As the workshop came to an end, I was pleased to see just how much I had learned in the just two hours.  I came to the workshop knowing very little about providing medical treatment to wildlife, but now I’m feel comfortable and capable of handling any medial situation that may occur during my shift. I feel calm knowing that now I have a sense of what I can do to help my patients and excited to think that now I’ll be able to be more hands-on with all of the duties at Chintimini Wildlife Center. As I walked up the road to my car, I smiled and thought about my next shift.

I can’t help but hope that maybe, just maybe, I’ll get to practice stabilizing a hawks broken wing.  I even know what color tape I’ll use.

Though She Be But Little, She Is Fierce.


An owl sits in a tree, her large round eyes searching for her prey. She sits quietly, patiently. Suddenly she spies a shrew crawling around underneath the leaf litter below. Waiting for the opportune moment, she shifts her weight, launches…and misses. Landing on a nearby branch tries again. She sits, waits, listens…

Chances are when you thought of an owl, you pictured the stoic Great Horned Owl, or the majestic Barn Owl. Few would think of the Northern Pygmy Owl. Compared to a Great Horned Owl length of roughly 20 inches (or around 50 centimeters), the Northern Pygmy Owl stands a whopping 6.5 inches (or 16 cm) with a 12 inch (30 cm) wingspan. One of the smallest owls in North America, adults can weigh around 2.5 ounces (70 grams) which is about the same as ½ cup of fresh blueberries, 3 AAA batteries, or 28 pennies!

Although they are small, Pygmy Owls are ferocious hunters. They will typically feed on small songbirds caught in flight. In addition to songbirds, Pygmy Owls feed on small mammals and insects and have been known to prey on birds up to three times larger than they are including the Northern Flicker or California Quail.

These owls are diurnal, meaning they are active during the day. They lack the asymmetrical placed ears and flattened facial disks that most owls have to help them hear, which may make the Pygmy Owls rely more on their sight. During the evening, when most owls wake, Pygmies are returning to their nests in tree cavities such as those carved by woodpeckers. They are non-migratory birds and stay in the same general location year-round, however, they will move up and down in elevation with the seasons. Winter brings them down to the Corvallis area, and this past winter, Chintimini Wildlife Center saw two Northern Pygmy Owl patients.

The first was a male brought to us in November after being hit by a car.
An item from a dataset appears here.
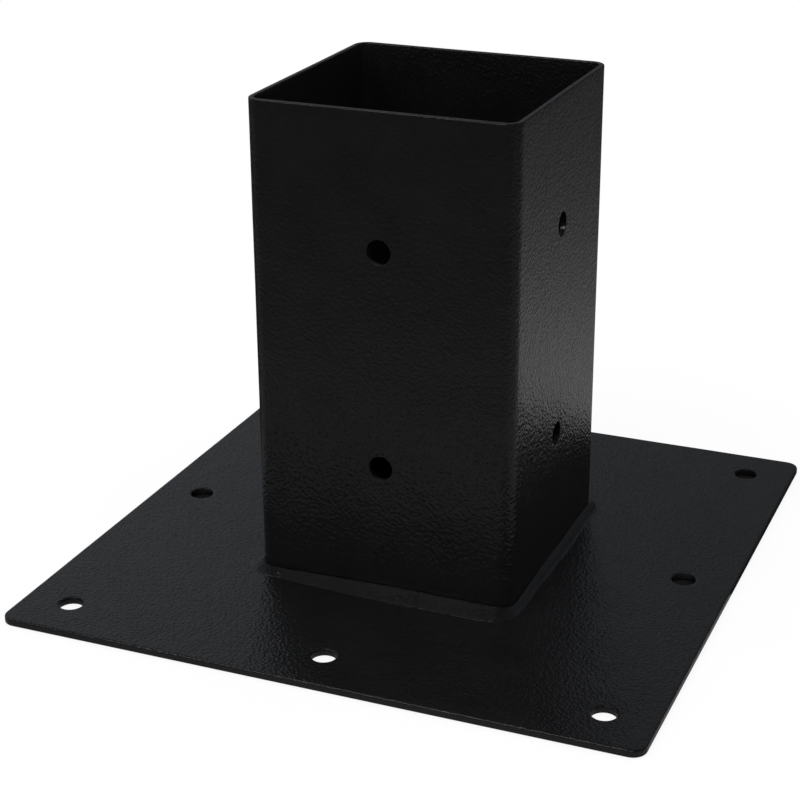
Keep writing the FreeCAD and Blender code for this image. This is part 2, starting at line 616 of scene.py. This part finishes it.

He was in shock, emaciated, and suffering from mild head trauma. He was quite tiny for a male, weighing in at only 48 grams, but after four months in our care, he put on about 20 grams, healed nicely, and was just released last week!


Our second Pygmy Owl patient this winter was a good sized female who was brought in after being hit by a car. She came to us in great shape, weighing in at 70 grams. She was released at the same location she was found after two weeks of rehabilitation.


Not the most well-known owls, Northern Pygmy Owls are unique in many ways. I never realized how small owls could be until I began volunteering at Chintimini. I will be keeping an eye out for them, and an ear out for their call during my next hike. Will you?